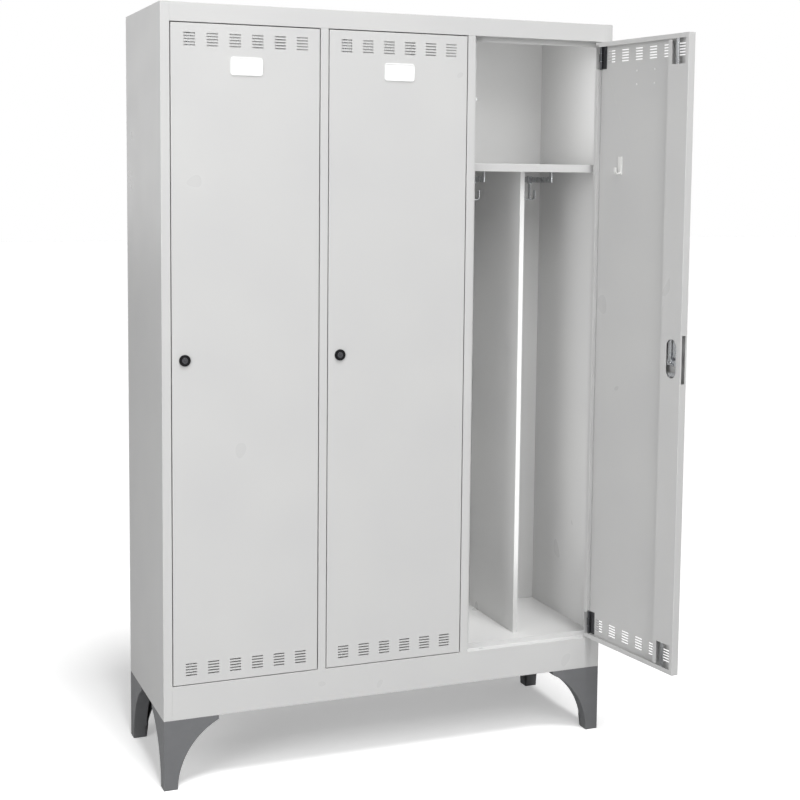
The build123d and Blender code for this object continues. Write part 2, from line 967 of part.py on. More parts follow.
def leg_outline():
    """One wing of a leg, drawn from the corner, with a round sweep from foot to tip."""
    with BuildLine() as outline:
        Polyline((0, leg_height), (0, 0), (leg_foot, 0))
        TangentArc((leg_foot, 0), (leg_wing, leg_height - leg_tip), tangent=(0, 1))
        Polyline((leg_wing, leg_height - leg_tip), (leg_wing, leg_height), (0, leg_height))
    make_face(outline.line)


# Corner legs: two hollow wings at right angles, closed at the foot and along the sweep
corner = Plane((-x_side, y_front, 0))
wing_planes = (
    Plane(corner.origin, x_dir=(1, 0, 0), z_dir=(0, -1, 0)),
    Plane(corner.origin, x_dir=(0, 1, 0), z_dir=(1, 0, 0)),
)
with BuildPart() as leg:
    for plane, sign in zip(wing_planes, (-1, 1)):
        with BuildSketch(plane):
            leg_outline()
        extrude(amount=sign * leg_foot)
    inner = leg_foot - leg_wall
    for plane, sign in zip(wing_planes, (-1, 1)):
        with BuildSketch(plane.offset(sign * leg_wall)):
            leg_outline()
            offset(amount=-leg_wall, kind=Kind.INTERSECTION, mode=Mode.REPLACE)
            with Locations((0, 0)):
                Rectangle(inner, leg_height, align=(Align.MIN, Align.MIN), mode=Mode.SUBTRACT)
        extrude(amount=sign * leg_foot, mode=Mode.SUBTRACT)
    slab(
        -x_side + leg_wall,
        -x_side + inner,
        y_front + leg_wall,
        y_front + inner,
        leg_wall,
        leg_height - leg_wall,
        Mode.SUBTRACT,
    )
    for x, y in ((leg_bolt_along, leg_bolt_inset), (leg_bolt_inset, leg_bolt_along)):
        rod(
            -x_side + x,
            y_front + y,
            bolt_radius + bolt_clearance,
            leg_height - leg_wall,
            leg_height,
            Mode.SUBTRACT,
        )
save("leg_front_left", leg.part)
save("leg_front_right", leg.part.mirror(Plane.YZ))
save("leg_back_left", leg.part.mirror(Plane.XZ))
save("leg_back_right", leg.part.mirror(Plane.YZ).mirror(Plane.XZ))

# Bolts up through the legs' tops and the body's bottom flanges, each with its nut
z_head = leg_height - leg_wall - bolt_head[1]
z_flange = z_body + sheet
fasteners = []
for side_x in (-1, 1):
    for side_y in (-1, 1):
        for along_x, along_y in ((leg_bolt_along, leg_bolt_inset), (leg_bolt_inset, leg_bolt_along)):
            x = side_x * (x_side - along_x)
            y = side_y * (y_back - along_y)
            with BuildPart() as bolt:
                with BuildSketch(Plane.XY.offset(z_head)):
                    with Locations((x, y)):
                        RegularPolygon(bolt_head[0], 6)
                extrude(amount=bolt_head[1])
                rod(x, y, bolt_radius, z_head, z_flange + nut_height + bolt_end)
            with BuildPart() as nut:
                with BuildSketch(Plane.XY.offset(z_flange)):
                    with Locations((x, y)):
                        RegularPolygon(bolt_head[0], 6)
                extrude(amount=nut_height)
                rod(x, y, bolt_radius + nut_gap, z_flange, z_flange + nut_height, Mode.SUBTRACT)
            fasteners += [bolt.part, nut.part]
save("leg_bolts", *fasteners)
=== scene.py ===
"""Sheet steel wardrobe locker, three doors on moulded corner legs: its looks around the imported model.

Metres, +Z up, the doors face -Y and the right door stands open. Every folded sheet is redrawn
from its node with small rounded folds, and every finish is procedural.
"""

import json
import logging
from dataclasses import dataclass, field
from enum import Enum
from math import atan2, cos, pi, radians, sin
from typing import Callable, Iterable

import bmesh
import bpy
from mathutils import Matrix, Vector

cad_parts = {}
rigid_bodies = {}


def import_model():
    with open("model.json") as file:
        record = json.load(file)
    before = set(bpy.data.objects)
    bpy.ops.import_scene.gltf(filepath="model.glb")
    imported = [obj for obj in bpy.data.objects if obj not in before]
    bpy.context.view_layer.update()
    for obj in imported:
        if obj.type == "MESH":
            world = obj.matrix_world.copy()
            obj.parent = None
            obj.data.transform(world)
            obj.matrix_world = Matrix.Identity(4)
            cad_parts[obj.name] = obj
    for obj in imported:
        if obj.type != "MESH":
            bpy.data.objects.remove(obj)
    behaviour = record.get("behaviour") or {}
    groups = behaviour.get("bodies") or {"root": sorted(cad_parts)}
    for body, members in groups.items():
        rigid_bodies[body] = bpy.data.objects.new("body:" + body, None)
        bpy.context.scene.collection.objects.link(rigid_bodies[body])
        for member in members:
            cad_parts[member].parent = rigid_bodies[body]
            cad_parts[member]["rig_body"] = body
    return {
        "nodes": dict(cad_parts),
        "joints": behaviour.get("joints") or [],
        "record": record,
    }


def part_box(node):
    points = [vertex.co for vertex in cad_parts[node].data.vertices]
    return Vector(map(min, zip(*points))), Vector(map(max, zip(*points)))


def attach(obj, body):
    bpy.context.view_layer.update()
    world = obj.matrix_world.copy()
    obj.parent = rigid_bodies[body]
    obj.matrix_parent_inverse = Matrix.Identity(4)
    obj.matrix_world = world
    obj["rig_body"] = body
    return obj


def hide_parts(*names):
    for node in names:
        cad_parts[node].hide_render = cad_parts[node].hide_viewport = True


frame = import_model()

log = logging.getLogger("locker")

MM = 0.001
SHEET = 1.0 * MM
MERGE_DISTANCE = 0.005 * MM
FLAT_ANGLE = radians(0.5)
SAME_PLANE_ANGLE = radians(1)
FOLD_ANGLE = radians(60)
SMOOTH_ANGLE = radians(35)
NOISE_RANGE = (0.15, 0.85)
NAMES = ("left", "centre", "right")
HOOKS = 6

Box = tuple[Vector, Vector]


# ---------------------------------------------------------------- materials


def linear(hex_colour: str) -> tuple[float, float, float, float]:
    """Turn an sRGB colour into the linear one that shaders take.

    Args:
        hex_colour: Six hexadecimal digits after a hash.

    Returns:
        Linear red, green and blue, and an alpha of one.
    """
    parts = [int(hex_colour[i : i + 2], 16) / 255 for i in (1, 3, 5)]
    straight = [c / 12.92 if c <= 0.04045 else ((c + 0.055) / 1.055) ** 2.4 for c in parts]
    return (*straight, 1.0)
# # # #
Beginning with the line that contains "# Bolts up through" and ending with the line that contains "obj.matrix_world = Matrix.Identity(4)", repeat exactly those lines and no others.

* Solved problem
# Bolts up through the legs' tops and the body's bottom flanges, each with its nut
z_head = leg_height - leg_wall - bolt_head[1]
z_flange = z_body + sheet
fasteners = []
for side_x in (-1, 1):
    for side_y in (-1, 1):
        for along_x, along_y in ((leg_bolt_along, leg_bolt_inset), (leg_bolt_inset, leg_bolt_along)):
            x = side_x * (x_side - along_x)
            y = side_y * (y_back - along_y)
            with BuildPart() as bolt:
                with BuildSketch(Plane.XY.offset(z_head)):
                    with Locations((x, y)):
                        RegularPolygon(bolt_head[0], 6)
                extrude(amount=bolt_head[1])
                rod(x, y, bolt_radius, z_head, z_flange + nut_height + bolt_end)
            with BuildPart() as nut:
                with BuildSketch(Plane.XY.offset(z_flange)):
                    with Locations((x, y)):
                        RegularPolygon(bolt_head[0], 6)
                extrude(amount=nut_height)
                rod(x, y, bolt_radius + nut_gap, z_flange, z_flange + nut_height, Mode.SUBTRACT)
            fasteners += [bolt.part, nut.part]
save("leg_bolts", *fasteners)
=== scene.py ===
"""Sheet steel wardrobe locker, three doors on moulded corner legs: its looks around the imported model.

Metres, +Z up, the doors face -Y and the right door stands open. Every folded sheet is redrawn
from its node with small rounded folds, and every finish is procedural.
"""

import json
import logging
from dataclasses import dataclass, field
from enum import Enum
from math import atan2, cos, pi, radians, sin
from typing import Callable, Iterable

import bmesh
import bpy
from mathutils import Matrix, Vector

cad_parts = {}
rigid_bodies = {}


def import_model():
    with open("model.json") as file:
        record = json.load(file)
    before = set(bpy.data.objects)
    bpy.ops.import_scene.gltf(filepath="model.glb")
    imported = [obj for obj in bpy.data.objects if obj not in before]
    bpy.context.view_layer.update()
    for obj in imported:
        if obj.type == "MESH":
            world = obj.matrix_world.copy()
            obj.parent = None
            obj.data.transform(world)
            obj.matrix_world = Matrix.Identity(4)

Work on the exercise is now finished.